6. The church is in an "interesting[?]" neighborhood/barrio/whatever. Let me just say if you lived in that school district you'd probably try and have your kids bussed somewhere else. BUT, on the plus side, I have seen some interesting phenomenon. One Saturday morning, about a block from the church, there were ROOSTERS, and only roosters, hanging all around one particular house. Haven't seen them out and about before or since, though I did hear one of them this morning. [Sometimes the "silent canon" is accompanied by some nearby barking dogs. The roosters are too far away.] Oh, and yesterday, I was running late, else I would have stopped and fished out the camera, there was a house, ENTIRELY painted with a Charger logo and in team colors. Insane and bizarre, but somehow refreshing because you KNOW that condo association people would die of apoplexy over something like that. I think I'd prefer overall, the occasional neighbor having a house painted as only a fanatical Charger fan would - or have someone who kept fowl to dealing with neo-nazi condo association people who never got over being treasurer of their sophomore class. Unless, of course the Charger house was right next to mine, or the mafia was involved in the cock fights. [How do you know the mafia was involved in a cock fight? They bring a duck. The duck wins.] I think I'll do pics of the Charger house and the city slicker roosters on Fri. or Sat. after I've had time to take a pic of the former - it's been a while since I did any San Diego Travelogue posts - and I've got another one of those besides that in the works.

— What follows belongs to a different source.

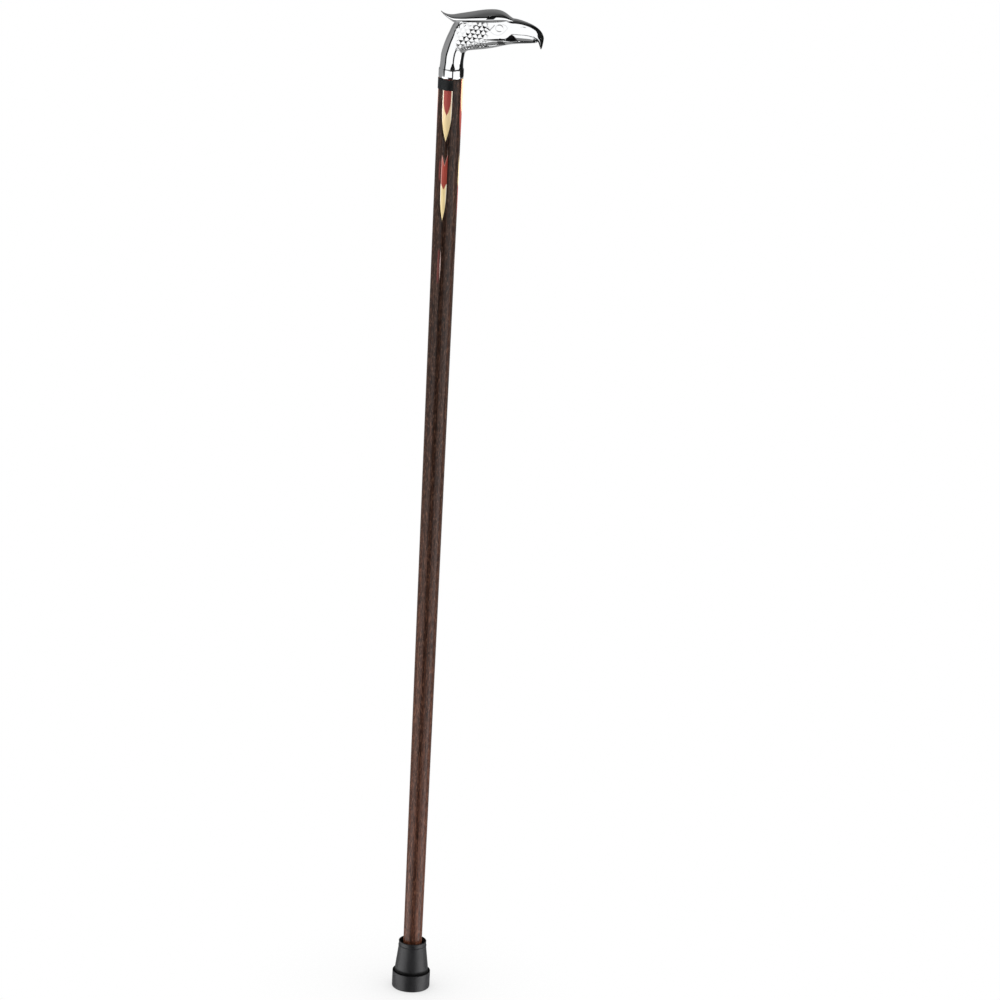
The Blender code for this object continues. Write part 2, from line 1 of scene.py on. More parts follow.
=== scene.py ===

I suppose I could just be there at Mass and say the rosary, but what fun would that be?

6 comments:

Fr. Erik Richtsteig said...

From personal experience, autopilot is way more likely to happen in English. At least for me, Latin forces me to pay closer attention.

gemoftheocean said...

You'd think it would!

The servers are normally very competent - but for whatever reason they really blew it yesterday. I guess Father didn't want to call attention to the fact they blew it two days in a row!

gemoftheocean said...

Plus, I don't know how well they really know latin. If they knew it inside out and understood as they were saying it (as I think the priest does) they'd have thought "hey, this doesn't make sense!"

Dymphna said...

Don't photograph the roosters. The guys who run the cockfighting ring might not like it.

gemoftheocean said...

dymphna, already done. S'okay, I'm not going to place a bet. But DANG there was a BOATLOAD of them. All of a sudden I turned a corner and we were in TJ!!!

Joe of St. Thérèse said...

Forgetting once or twice happens, the servers MUST pay attention, Ps 42 is not prayed during Passiontide, you'd think they'd know the rubrics (I hate to be so harsh on them, but I serve at the TLM, so I am, haha)

But better that than glass pitchers, people in the sanctuary during the offertory, etc.